Efectivamente, la economía del vecino acusó de pronto una extraordinaria prosperidad, aun más notoria cuando amplió su modesto almacén para incorporar la mercadería exótica y muy costosa, que luego de una gran inversión, en pocos meses más llegaría de Acapulco. Se trataba de la importación de sedas y porcelanas chinas, té, especias de las Molucas y otras delicadezas orientales, llegada a ese puerto por la ruta del llamado Galeón de Manila[2]. Para traer tan valiosa mercadería debió fletar la goleta “Guadalupe” de propiedad de los hermanos Ycaza Caparroso, que viajaba a México con cacao de Guayaquil y retornaba con mercaderías varias, y excepcionalmete, por su alto costo, con importaciones procedentes de las islas Filipinas.

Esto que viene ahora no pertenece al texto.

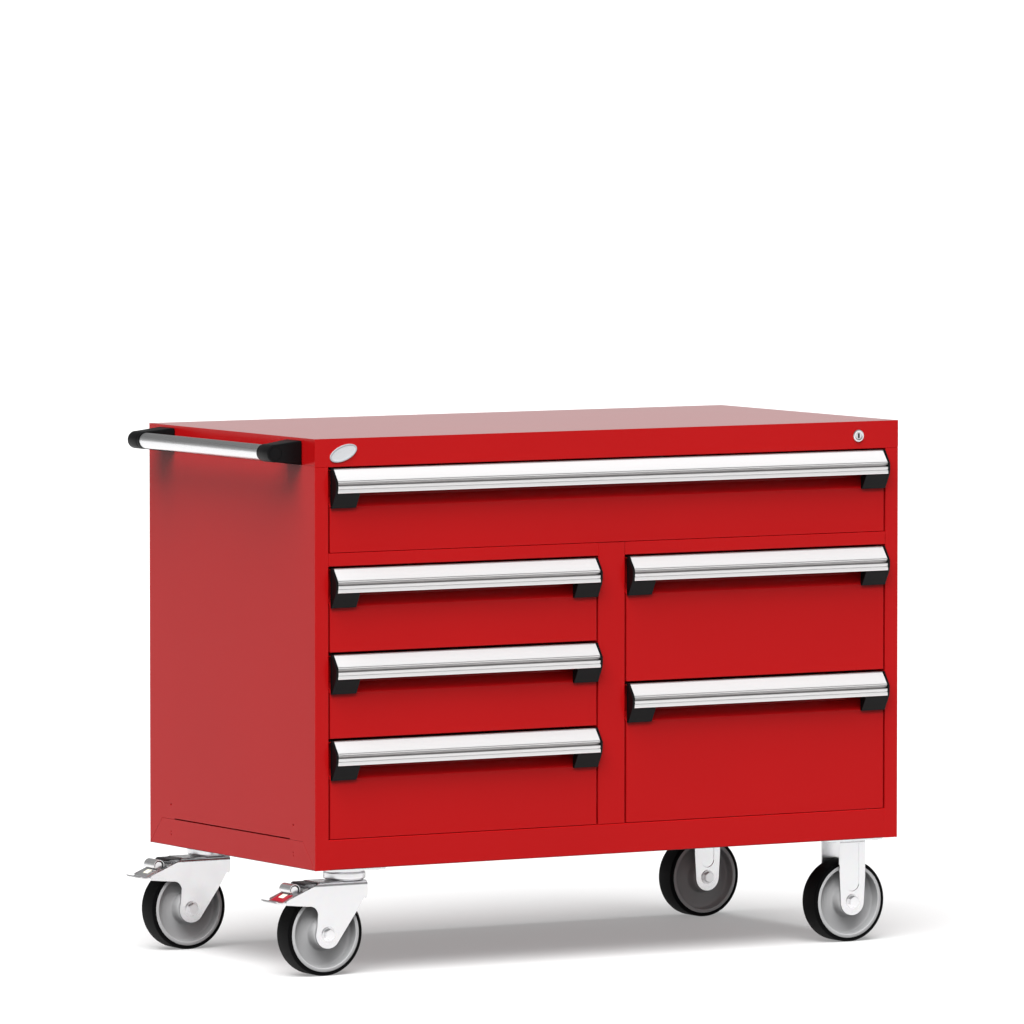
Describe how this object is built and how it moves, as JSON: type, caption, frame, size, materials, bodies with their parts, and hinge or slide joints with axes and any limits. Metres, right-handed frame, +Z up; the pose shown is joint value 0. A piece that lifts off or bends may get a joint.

Pero todo acto ilícito paga su precio y la vida acaba conbrándolo con creces, especialmente cuado se trata de dinero mal habido. La goleta “Guadalupe” armada en Guayaquil, que fuera contratada para transportar la exótica mercadería del “avisado comerciante”, tuvo un triste final. Tras sufrir el embate de un gran temporal en que perdió toda su arboladura y navegabilidad, acabó estrellada y despedazada contra un banco rocoso de la Isla del Coco frente Costa Rica.
Como podemos imaginar, en este episodio el pícaro vecino, además de todo el dinero obtenido como producto de la candidez e ingenuidad de la dama que participó en la historia, perdió hasta la pobre camisa que poseía en su modesto negocio. Al enterarse de tan infausta noticia, tanto el cónsul como el dueño de la casa del torreón se preguntaron si lo acontecido sería un castigo por el dinero mal habido o de la venganza de mister Elliot Grant.



[1] Durante la agresión peruana de 1828, el 31 de agosto la goleta La Libertad durante el combate naval de Punta Malpelo sufrió graves daños por parte de las corbetas Pichincha y La Guayaquileña que la atacaron por hallarse en aguas ecuatorianas.
[2] El último galeón de Manila llegó a Acapulco en 1815, pero la ruta se mantuvo abierta por muchos años más.